The physicist spent six months at De Haan under the careful watch of Belgian police.
"My mother knew Einstein well when she was young. Every morning, he walked on the promenade or on the beach," said Brigitte Hochs, a 78-year-old Belgian guiding an AFP team in the scientist's footsteps.
The Hochs family ran the Bellevue Hotel for decades, with a building in the Belle Epoque style.
The Einsteins rented one of them, the Villa Savoyarde.
- Playing violin with a queen -
Einstein would have a coffee on the hotel's terrace after his walk in the fresh air. "It was his routine," said Hochs.
She said another famous Albert, the Belgian king Albert I whose wife was a Bavarian duchess, played a large role in Einstein's short exile.
"The king strongly advised Einstein not to return to Germany," said Hochs.
Einstein knew the royal couple because he took part in congresses in Brussels. As well as the German language, he shared a love of the violin with queen Elisabeth. "They even played together," Hochs added.
The physicist's "Flemish" adventure inspired a comic last year by Belgian screenwriter Rudi Miel, who described the short exile as "a thriller", noting that Einstein was under police watch because of "death threats".
In the comic, "Le Coq-sur-Mer, 1933", referring to De Haan's French name Le Coq, Einstein, with his famously awry grey hair and thick moustache, appears as a hunted man in the drawings by Baudouin Deville.
The author imagines a blonde spy in a trench coat, pistol in hand, sent by the Nazis to kidnap Einstein as part of the Third Reich's research on the atomic bomb.
Einstein's discoveries on mass and energy from his famous equation E=mc2 laid the foundations for future nuclear fission, despite being him a pacifist all of his life.
- 'A real jackpot' -
In reality, there was never any kidnapping attempt while he was in Belgium.

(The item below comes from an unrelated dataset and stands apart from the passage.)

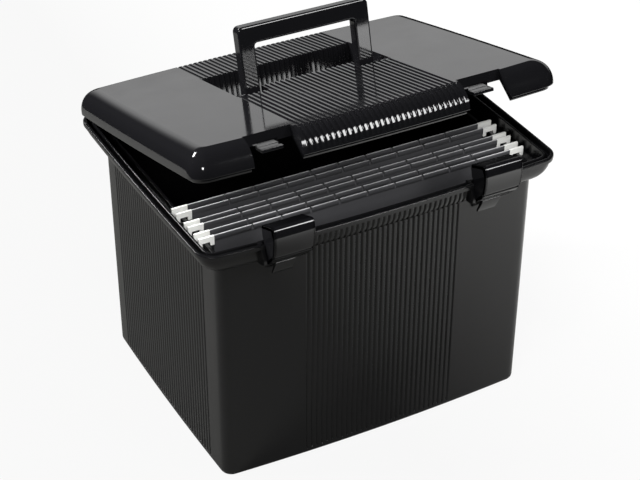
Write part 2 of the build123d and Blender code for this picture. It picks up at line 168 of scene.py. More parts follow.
def makeSoftbox(name, place, aim, width, height, power, inGloss):
    data = bpy.data.lights.new(name, "AREA")
    data.shape = "RECTANGLE"
    data.size = width / 1000
    data.size_y = height / 1000
    data.energy = power
    lamp = bpy.data.objects.new(name, data)
    bpy.context.collection.objects.link(lamp)
    lamp.location = Vector(place) / 1000
    pointAt(lamp, Vector(aim) / 1000)
    lamp.visible_glossy = inGloss


def makeFloor(settings):
    # A pale floor that keeps a faint shadow and reads as white; the paint that gloss and bounced light see
    # is painted shade towards the left and painted light towards the right.
    angle = np.linspace(0, 2 * np.pi, settings["floorSides"], endpoint=False)
    edge = np.stack([np.cos(angle), np.sin(angle), 0 * angle], -1) * settings["floorRadius"] / 1000
    mesh = bpy.data.meshes.new("studioFloor")
    mesh.from_pydata(edge.tolist(), [], [list(range(len(edge)))])
    floor = bpy.data.objects.new("studioFloor", mesh)
    bpy.context.collection.objects.link(floor)
    material = bpy.data.materials.new("floorWithPaintedLight")
    tree = newTree(material)
    path = addNode(tree, "ShaderNodeLightPath")
    where = addNode(tree, "ShaderNodeTexCoord")
    split = addNode(tree, "ShaderNodeSeparateXYZ", {}, {0: where.outputs["Object"]})
    # painted light and shade: across X the floor's paint turns from the dark tone to the pale one
    low, high = settings["floorLightFade"]
    pale = addNode(tree, "ShaderNodeMapRange", {"From Min": low / 1000, "From Max": high / 1000},
                   {"Value": split.outputs["X"]})
    tone = addNode(tree, "ShaderNodeMix", {"data_type": "RGBA", 6: toLinear(settings["floorShadeColour"]),
                                           7: toLinear(settings["floorLightColour"])}, {0: pale.outputs[0]})
    paint = addNode(tree, "ShaderNodeBsdfDiffuse", {}, {"Color": tone.outputs[2]})
    glow = addNode(tree, "ShaderNodeEmission", {"Color": (1, 1, 1, 1), "Strength": 1.0})
    share = addNode(tree, "ShaderNodeMath", {"operation": "MULTIPLY", 1: settings["floorGlow"]},
                    {0: path.outputs["Is Camera Ray"]})
    both = addNode(tree, "ShaderNodeMixShader", {},
                   {0: share.outputs[0], 1: paint.outputs[0], 2: glow.outputs[0]})
    addNode(tree, "ShaderNodeOutputMaterial", {}, {"Surface": both.outputs[0]})
    mesh.materials.append(material)


makeWorld(studio)
for softbox in softboxes:
    makeSoftbox(*softbox)
makeFloor(studio)
print("studio lit")


bumpHeight = {"ripple": 0.001, "grain": 0.0002}     # metres


def mouldedPlastic(name, look):
    # Injection-moulded plastic. look gives its colour, roughness and the size of its texture in mm:
    # slow ripples from cooling bend the reflections, and a fine grain breaks them up.
    material = bpy.data.materials.new(name)
    tree = newTree(material)
    where = addNode(tree, "ShaderNodeTexCoord")
    ripple = addNode(tree, "ShaderNodeTexNoise", {"Scale": 1000 / look["ripple"], "Detail": 1.0},
                     {"Vector": where.outputs["Object"]})
    grain = addNode(tree, "ShaderNodeTexNoise", {"Scale": 1000 / look["grain"], "Detail": 2.0},
                    {"Vector": where.outputs["Object"]})
    wave = addNode(tree, "ShaderNodeBump",
                   {"Strength": look["rippleDepth"], "Distance": bumpHeight["ripple"]},
                   {"Height": ripple.outputs[0]})
    skin = addNode(tree, "ShaderNodeBump",
                   {"Strength": look["grainDepth"], "Distance": bumpHeight["grain"]},
                   {"Height": grain.outputs[0], "Normal": wave.outputs[0]})
    dull = addNode(tree, "ShaderNodeMapRange", {"To Min": look["rough"][0], "To Max": look["rough"][1]},
                   {"Value": ripple.outputs[0]})
    tint = addNode(tree, "ShaderNodeMix", {"data_type": "RGBA", 6: toLinear(look["colour"]),
                                           7: toLinear(look["shade"])}, {0: grain.outputs[0]})
    shader = addNode(tree, "ShaderNodeBsdfPrincipled", {"IOR": look["ior"]},
                     {"Base Color": tint.outputs[2], "Roughness": dull.outputs[0],
                      "Normal": skin.outputs[0]})
    addNode(tree, "ShaderNodeOutputMaterial", {}, {"Surface": shader.outputs[0]})
    return material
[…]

But the file devoted to him in the Belgian state archives shows the extent to which Einstein was threatened during his escapades on the shores of the North Sea.
"The file is a real jackpot. Through the surveillance reports, we discover professor Einstein's personality," said archivist Filip Strubbe.
"One of the reports says he liked to walk on the promenade at 2:00 am or 3:00 am without notifying police. This made his protection difficult."
Two state security officials had to closely follow his every action because the Nazis put a price on his head.
One Nazi magazine named Einstein as an "enemy of the regime" and put a $5,000 bounty (worth more than $110,000 today) on his head.
When a Jewish researcher was shot dead in the Czech Republic in August 1933 on Nazi orders, Einstein understood he was no longer safe in Belgium.
From the Belgian port city of Ostend, he went to London from where he emigrated to the United States.
Einstein might have appreciated the many stories about his life.
The statue in De Haan is accompanied by one of his most famous quotes: "Imagination is more important than knowledge."